2005年,二老要回浙江慈溪老家定居,朱捷陪着老人一起出售了他们在上海的房产,并在2007年、2008年两次专程前往慈溪探望二老。
但在2009年的一天深夜,朱捷接到一个电话,“小朱,我回上海了,活不下去了。”这是他再熟悉不过的、那个跟他煲电话粥一煲就是两三个小时的杨银岳老人的声音。接到电话,小朱二话没说,问清地址连夜赶到老人租住的临时住所。

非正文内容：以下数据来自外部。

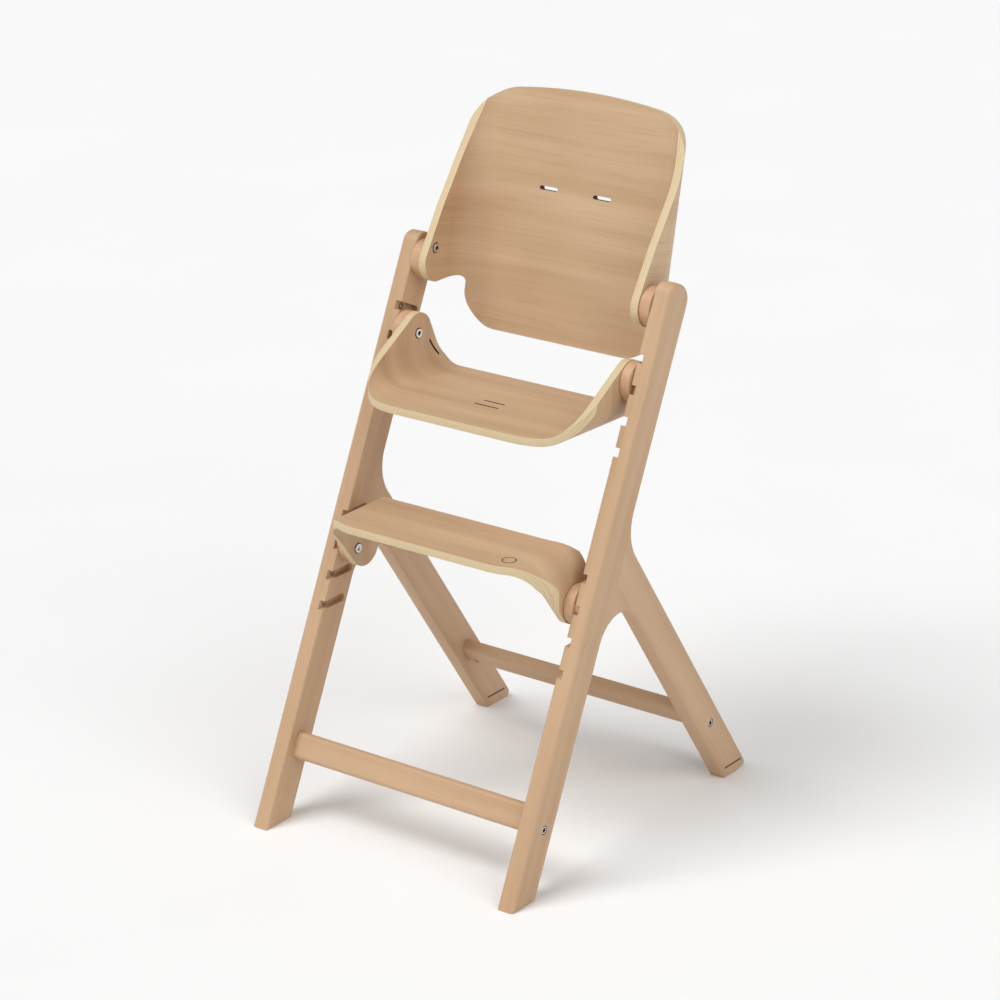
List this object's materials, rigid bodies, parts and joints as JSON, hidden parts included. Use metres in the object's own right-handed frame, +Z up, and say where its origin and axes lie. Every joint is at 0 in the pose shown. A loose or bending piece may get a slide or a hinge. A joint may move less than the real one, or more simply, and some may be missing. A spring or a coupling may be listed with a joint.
{
  "type": "baby high chair",
  "caption": "Wooden grow-along high chair: two lambda side frames with grooves carry a bent plywood backrest, seat and footrest on round spacer discs.",
  "frame": {"origin": "on the floor under the middle of the chair's bounding box", "axes": "+Z up, the seated child looks along -Y, +X across the chair to the viewer's right when facing its front"},
  "size_m": [0.416, 0.5332, 0.911],
  "materials": {
    "solid_wood": "clear satin lacquer on solid beech, grain along each leg and bar",
    "plywood": "clear satin lacquer on moulded beech plywood, pale layered edges",
    "disc_wood": "satin lacquered solid wood",
    "dowel_wood": "raw beech dowel",
    "heel_strip": "matt dark brown",
    "screw_steel": "nickel plated, bright",
    "fitting_steel": "zinc plated"
  },
  "bodies": {
    "frame": {"side_frame_left": "solid_wood", "side_frame_right": "solid_wood", "front_crossbar": "solid_wood", "rear_crossbar": "solid_wood", "back_disc_left": "disc_wood", "back_disc_right": "disc_wood", "back_screw_left": "screw_steel", "back_screw_right": "screw_steel", "front_bar_screw_left": "screw_steel", "front_bar_screw_right": "screw_steel", "rear_bar_screw_left": "screw_steel", "rear_bar_screw_right": "screw_steel", "front_barrel_nut_left": "fitting_steel", "front_barrel_nut_right": "fitting_steel", "rear_barrel_nut_left": "fitting_steel", "rear_barrel_nut_right": "fitting_steel", "front_dowel_left": "dowel_wood", "front_dowel_right": "dowel_wood", "rear_dowel_left": "dowel_wood", "rear_dowel_right": "dowel_wood", "heel_strip_left": "heel_strip", "heel_strip_right": "heel_strip", "seat_insert_1_left": "fitting_steel", "seat_insert_2_left": "fitting_steel", "seat_insert_3_left": "fitting_steel", "seat_insert_4_left": "fitting_steel", "seat_insert_1_right": "fitting_steel", "seat_insert_2_right": "fitting_steel", "seat_insert_3_right": "fitting_steel", "seat_insert_4_right": "fitting_steel", "foot_insert_1_left": "fitting_steel", "foot_insert_2_left": "fitting_steel", "foot_insert_3_left": "fitting_steel", "foot_insert_4_left": "fitting_steel", "foot_insert_1_right": "fitting_steel", "foot_insert_2_right": "fitting_steel", "foot_insert_3_right": "fitting_steel", "foot_insert_4_right": "fitting_steel"},
    "backrest": {"backrest_shell": "plywood"},
    "seat": {"seat_shell": "plywood", "seat_disc_left": "disc_wood", "seat_disc_right": "disc_wood", "seat_screw_left": "screw_steel", "seat_screw_right": "screw_steel"},
    "footrest": {"footrest_shell": "plywood", "footrest_disc_left": "disc_wood", "footrest_disc_right": "disc_wood", "footrest_screw_left": "screw_steel", "footrest_screw_right": "screw_steel"}
  },
  "joints": [
    {"name": "backrest_tilt", "type": "hinge", "parent": "frame", "child": "backrest", "pos_m": [0, 0.06911, 0.70637], "axis": [-1, 0, 0], "range_deg": [-8, 12]},
    {"name": "seat_slide", "type": "slide", "parent": "frame", "child": "seat", "axis": [0, -0.9078, 0.4194], "range_m": [0, 0.045]},
    {"name": "footrest_slide", "type": "slide", "parent": "frame", "child": "footrest", "axis": [0, -1, 0], "range_m": [0, 0.045]}
  ]
}
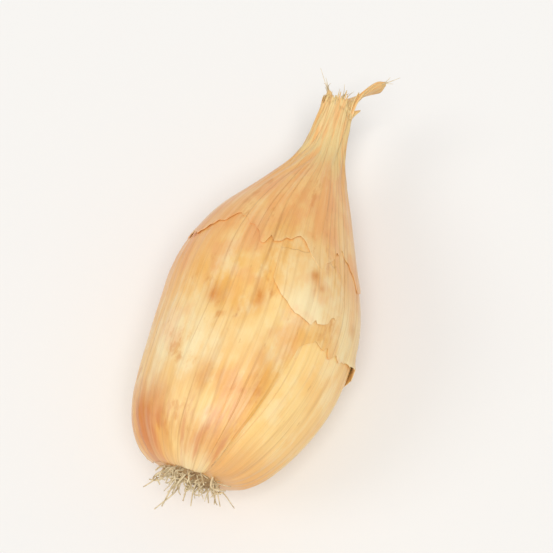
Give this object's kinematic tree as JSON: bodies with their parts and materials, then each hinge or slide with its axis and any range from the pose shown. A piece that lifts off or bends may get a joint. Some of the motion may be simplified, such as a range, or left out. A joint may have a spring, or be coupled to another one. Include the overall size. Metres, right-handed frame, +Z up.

见面后得知,老杨的妻子已经在慈溪病故,他本人在慈溪“被人骗了”,在家还受到钟点工的欺负。朱捷并不了解老人家庭变故的细节,但他在此后的日子里,每周至少带着儿子去探望老人两次,陪他散步聊天、带他洗澡、给他做饭、整理房间。
2010年,老杨的一次唠叨点醒了朱捷,“小朱,我现在这么一个人,死了都没人知道。没准哪天你一进门,就看到我已经死在屋里了。”这句话,让朱捷的鼻子酸了很久。回家后,他跟妻子、母亲商量,“要不把杨伯伯接过来一起住吧。”
于是,朱捷给老杨在自家附近租了一间房子,每月月租两千元、外加3万元装修钱,全都是他自掏腰包。自此,杨银岳老人过上了晚年的“幸福生活”。每天早上,朱捷6点半出门上班前,都会在老杨窗户边吼上一嗓子,“杨伯伯,杨伯伯。”里屋的老杨,一般是两种状态,要么大声回应,“我很好很好,你快上班去”;要么不作声。如果没有回音,朱捷会拿钥匙开门看看。大多数情况,老杨开着电视,躺在沙发上睡得很熟。朱捷摸摸他的体温、脉搏,确定没事后,给老杨关上电视,盖条毯子再走。
晚上下班回家,老杨会早早地在家门口等着小朱,“走走走,赶紧上楼吃饭去。”杨银岳每天都在小朱家吃饭,每隔几天,小朱的母亲还会带着钟点工到他家来打扫卫生,全程陪同。
吃完晚饭,只要见小朱没事儿,老杨就会拉着小朱聊天。他的故事,一般都是从1948年开始说起,因为他后来听力不好,小朱几乎没法儿与他对话,只有倾听的份儿。聊到夜里快睡觉时,老杨一声令下,“时间差不多了,我要回去睡了,你也早点休息吧。”
老杨去世后,在老杨家为他收拾遗物的过程中,他的台湾战友徐明老人,一度为这段跨越海峡的“父子情”感动落泪。老杨穿过的衣物口袋里,到处散落着小朱写的白纸条,“老人名叫杨银岳,如遇到请联系朱捷,电话……,有重酬”;老杨的置物架上,摆着厚厚一叠记账单,“某月某日,向小朱借了××钱”;殡仪馆的工作人员来运遗体时,朱捷以儿子的身份抬起老人的遗体。
受老战友委托,负责保管杨银岳老人退伍补贴并处理其生前“债务”的徐明老人,曾多次要求将房租、生活费、身后事等费用还给朱捷,但都遭到了他的拒绝,“就是朋友帮朋友,不要钱。”在徐明老人的一再要求下,朱捷最终只接受了被老杨白纸黑字记录在册的7000元借款。